◆ Raw data ◆
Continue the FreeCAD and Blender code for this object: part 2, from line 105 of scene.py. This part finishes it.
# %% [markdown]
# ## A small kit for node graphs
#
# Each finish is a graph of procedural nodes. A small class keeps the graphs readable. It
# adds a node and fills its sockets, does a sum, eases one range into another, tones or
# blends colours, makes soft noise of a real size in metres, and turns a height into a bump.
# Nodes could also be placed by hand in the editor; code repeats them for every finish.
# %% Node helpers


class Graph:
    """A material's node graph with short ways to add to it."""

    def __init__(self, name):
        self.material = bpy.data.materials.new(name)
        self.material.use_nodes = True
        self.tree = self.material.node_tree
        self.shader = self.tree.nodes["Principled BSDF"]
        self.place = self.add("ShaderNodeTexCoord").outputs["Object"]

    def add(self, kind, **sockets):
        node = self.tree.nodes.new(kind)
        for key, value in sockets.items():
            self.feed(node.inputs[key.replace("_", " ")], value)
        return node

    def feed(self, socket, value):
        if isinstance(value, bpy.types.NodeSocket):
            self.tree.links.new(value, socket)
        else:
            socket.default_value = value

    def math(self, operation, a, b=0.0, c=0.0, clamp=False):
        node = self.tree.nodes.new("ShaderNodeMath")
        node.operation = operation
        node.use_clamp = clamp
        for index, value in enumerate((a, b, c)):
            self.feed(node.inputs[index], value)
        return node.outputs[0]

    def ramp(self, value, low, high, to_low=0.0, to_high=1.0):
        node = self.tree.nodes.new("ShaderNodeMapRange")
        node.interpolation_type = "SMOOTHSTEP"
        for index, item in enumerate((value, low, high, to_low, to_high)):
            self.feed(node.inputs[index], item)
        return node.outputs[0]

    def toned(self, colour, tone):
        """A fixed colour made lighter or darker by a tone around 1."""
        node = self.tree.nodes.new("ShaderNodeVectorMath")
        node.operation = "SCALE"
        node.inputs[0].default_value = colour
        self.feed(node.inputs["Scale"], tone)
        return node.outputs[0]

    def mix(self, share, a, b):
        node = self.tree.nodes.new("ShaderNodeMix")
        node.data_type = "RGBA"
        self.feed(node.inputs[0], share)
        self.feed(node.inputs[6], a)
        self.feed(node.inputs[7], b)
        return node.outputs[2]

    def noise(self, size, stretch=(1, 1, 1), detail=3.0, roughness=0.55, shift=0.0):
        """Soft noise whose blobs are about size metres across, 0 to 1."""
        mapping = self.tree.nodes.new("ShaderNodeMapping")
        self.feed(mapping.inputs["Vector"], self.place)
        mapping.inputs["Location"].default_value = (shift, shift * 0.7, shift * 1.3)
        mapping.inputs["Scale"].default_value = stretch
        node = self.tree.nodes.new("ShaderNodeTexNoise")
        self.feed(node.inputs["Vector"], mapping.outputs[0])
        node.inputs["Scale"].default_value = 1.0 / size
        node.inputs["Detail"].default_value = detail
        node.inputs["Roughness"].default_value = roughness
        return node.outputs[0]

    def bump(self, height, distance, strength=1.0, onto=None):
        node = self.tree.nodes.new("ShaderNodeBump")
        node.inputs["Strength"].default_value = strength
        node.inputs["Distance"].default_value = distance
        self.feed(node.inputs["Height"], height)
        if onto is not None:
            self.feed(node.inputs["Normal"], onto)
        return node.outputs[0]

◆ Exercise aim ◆
Return exactly the lines from the beginning of the data above through the one containing "# %% Node helpers", please. Include both end lines and add nothing else.

◆ Finished answer ◆
Continue the FreeCAD and Blender code for this object: part 2, from line 105 of scene.py. This part finishes it.
# %% [markdown]
# ## A small kit for node graphs
#
# Each finish is a graph of procedural nodes. A small class keeps the graphs readable. It
# adds a node and fills its sockets, does a sum, eases one range into another, tones or
# blends colours, makes soft noise of a real size in metres, and turns a height into a bump.
# Nodes could also be placed by hand in the editor; code repeats them for every finish.
# %% Node helpers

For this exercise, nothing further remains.